▶ **Recorded information**
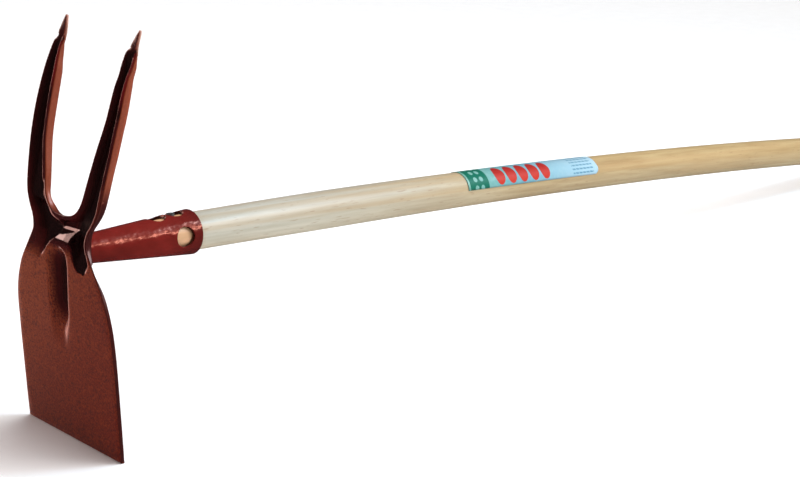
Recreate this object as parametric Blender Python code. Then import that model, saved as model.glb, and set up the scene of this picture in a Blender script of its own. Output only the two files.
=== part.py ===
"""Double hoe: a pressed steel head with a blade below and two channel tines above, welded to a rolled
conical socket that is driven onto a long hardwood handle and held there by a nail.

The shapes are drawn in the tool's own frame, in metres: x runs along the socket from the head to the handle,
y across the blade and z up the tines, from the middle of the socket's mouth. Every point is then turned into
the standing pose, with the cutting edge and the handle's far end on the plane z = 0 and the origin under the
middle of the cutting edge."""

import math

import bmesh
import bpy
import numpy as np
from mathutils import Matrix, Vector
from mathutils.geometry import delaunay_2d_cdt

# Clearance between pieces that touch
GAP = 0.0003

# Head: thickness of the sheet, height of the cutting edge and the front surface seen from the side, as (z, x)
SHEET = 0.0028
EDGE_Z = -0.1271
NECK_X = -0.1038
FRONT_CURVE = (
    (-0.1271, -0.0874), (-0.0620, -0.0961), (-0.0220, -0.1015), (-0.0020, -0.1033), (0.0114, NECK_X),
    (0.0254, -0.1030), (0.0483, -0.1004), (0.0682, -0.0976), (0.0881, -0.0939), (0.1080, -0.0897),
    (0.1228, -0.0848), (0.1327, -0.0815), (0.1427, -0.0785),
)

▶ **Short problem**
Point out every line holding the string "that" and copy it.

▶ **Solution to this exercise**
Recreate this object as parametric Blender Python code. Then import that model, saved as model.glb, and set up the scene of this picture in a Blender script of its own. Output only the two files.
conical socket that is driven onto a long hardwood handle and held there by a nail.
# Clearance between pieces that touch